In most OECD countries, the OECD TPG are usually considered soft law, but the tax authorities are likely to apply this guidance in the future. It seems tax authorities are currently often focusing on the interest rate, but under the new framework included in the Report, one cannot exclude that in the future the quantum of the loans will be more and more challenged.
The Report also places emphasis on the importance of control over the risks relating to a financial transaction and the company’s (financial) ability to assume such risks. This in line with the BEPS project and actions 8-10 aiming at aligning transfer pricing outcomes with the value creation.
One thing is already clear, the Report increases the compliance burden on taxpayers. A more detailed approach will be required in particular in light of the risk of the characterisation of debt into equity. Thus, going forward, the transfer pricing analysis of financial activities would have to include, for instance, a cash flow study demonstrating the borrower’s ability to repay the loan, explanations of the terms and conditions of the loan and a discussion of the ORAs from a lender’s and borrower’s perspective.

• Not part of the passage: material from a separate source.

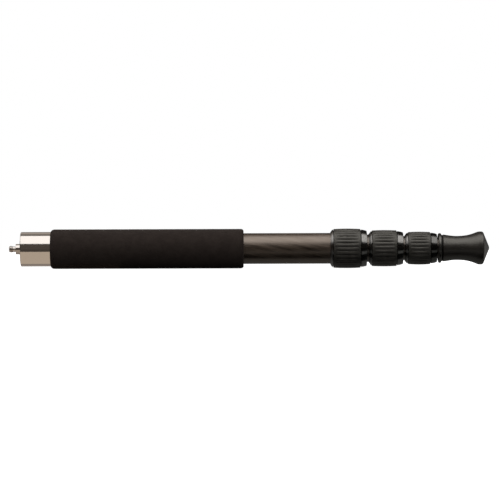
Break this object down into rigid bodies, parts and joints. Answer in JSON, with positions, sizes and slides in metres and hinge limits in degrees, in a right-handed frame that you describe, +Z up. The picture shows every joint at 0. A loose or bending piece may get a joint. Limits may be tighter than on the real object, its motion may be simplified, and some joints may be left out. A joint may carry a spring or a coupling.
{
  "type": "telescopic camera leg",
  "caption": "Folded telescopic carbon leg with twist locks, foam grip, steel head with a camera stud and a flared rubber foot.",
  "frame": {"origin": "on the leg's axis at the head's shoulder face, where the spigot begins", "axes": "+X along the leg towards its foot, +Z up, -X out of the camera stud"},
  "size_m": [0.4369, 0.036, 0.036],
  "materials": {
    "steel": "polished stainless steel, turned",
    "foam": "matte closed-cell foam",
    "carbon": "satin woven carbon fibre in clear resin",
    "anodised": "black anodised, fine grain",
    "plug_aluminium": "plain turned",
    "insert_steel": "blackened",
    "grip_rubber": "matte moulded rubber",
    "foot_rubber": "satin moulded rubber",
    "seal_rubber": "smooth moulded rubber",
    "acetal": "natural acetal"
  },
  "bodies": {
    "section_1": {"camera_stud": "steel", "head": "steel", "foam_grip": "foam", "tube_1": "carbon", "ferrule_1": "anodised"},
    "section_2": {"tube_2": "carbon", "guide_shells_2": "acetal", "ferrule_2": "anodised"},
    "section_3": {"tube_3": "carbon", "guide_shells_3": "acetal", "ferrule_3": "anodised"},
    "section_4": {"tube_4": "carbon", "guide_shells_4": "acetal", "end_plug": "plug_aluminium", "stop_disc": "foot_rubber", "foot_insert": "insert_steel", "rubber_foot": "foot_rubber"},
    "collet_body_1": {"collet_1": "acetal"},
    "collar_body_1": {"collar_1": "anodised", "grip_ring_1": "grip_rubber", "wiper_1": "seal_rubber"},
    "collet_body_2": {"collet_2": "acetal"},
    "collar_body_2": {"collar_2": "anodised", "grip_ring_2": "grip_rubber", "wiper_2": "seal_rubber"},
    "collet_body_3": {"collet_3": "acetal"},
    "collar_body_3": {"collar_3": "anodised", "grip_ring_3": "grip_rubber", "wiper_3": "seal_rubber"}
  },
  "joints": [
    {"name": "section_2_slide", "type": "slide", "parent": "section_1", "child": "section_2", "axis": [1, 0, 0], "range_m": [0, 0.2459]},
    {"name": "section_3_slide", "type": "slide", "parent": "section_2", "child": "section_3", "axis": [1, 0, 0], "range_m": [0, 0.2759]},
    {"name": "section_4_slide", "type": "slide", "parent": "section_3", "child": "section_4", "axis": [1, 0, 0], "range_m": [0, 0.3037]},
    {"name": "lock_1_advance", "type": "slide", "parent": "section_1", "child": "collet_body_1", "axis": [1, 0, 0], "range_m": [0, 0.00051]},
    {"name": "lock_1_turn", "type": "hinge", "parent": "collet_body_1", "child": "collar_body_1", "pos_m": [0.3, 0, 0], "axis": [1, 0, 0], "range_deg": [0, 120]},
    {"name": "lock_2_advance", "type": "slide", "parent": "section_2", "child": "collet_body_2", "axis": [1, 0, 0], "range_m": [0, 0.00051]},
    {"name": "lock_2_turn", "type": "hinge", "parent": "collet_body_2", "child": "collar_body_2", "pos_m": [0.3, 0, 0], "axis": [1, 0, 0], "range_deg": [0, 120]},
    {"name": "lock_3_advance", "type": "slide", "parent": "section_3", "child": "collet_body_3", "axis": [1, 0, 0], "range_m": [0, 0.00051]},
    {"name": "lock_3_turn", "type": "hinge", "parent": "collet_body_3", "child": "collar_body_3", "pos_m": [0.3, 0, 0], "axis": [1, 0, 0], "range_deg": [0, 120]}
  ],
  "couplings": [
    {"joint": "lock_1_advance", "follows": "lock_1_turn", "m_per_rad": 0.00023873},
    {"joint": "lock_2_advance", "follows": "lock_2_turn", "m_per_rad": 0.00023873},
    {"joint": "lock_3_advance", "follows": "lock_3_turn", "m_per_rad": 0.00023873}
  ]
}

Finally, to conclude on a positive note, the Report does not set out de minimis thresholds for which financial intra-group transactions need to be documented, but in this regard we can rely on countries’ own transfer pricing regulations and, more generally, on the principles of the OECD TPG according to which taxpayers should not be expected to incur disproportionately high costs and burdens in producing documentation1 . In other words, the documentation efforts should be proportionate to the facts and circumstances.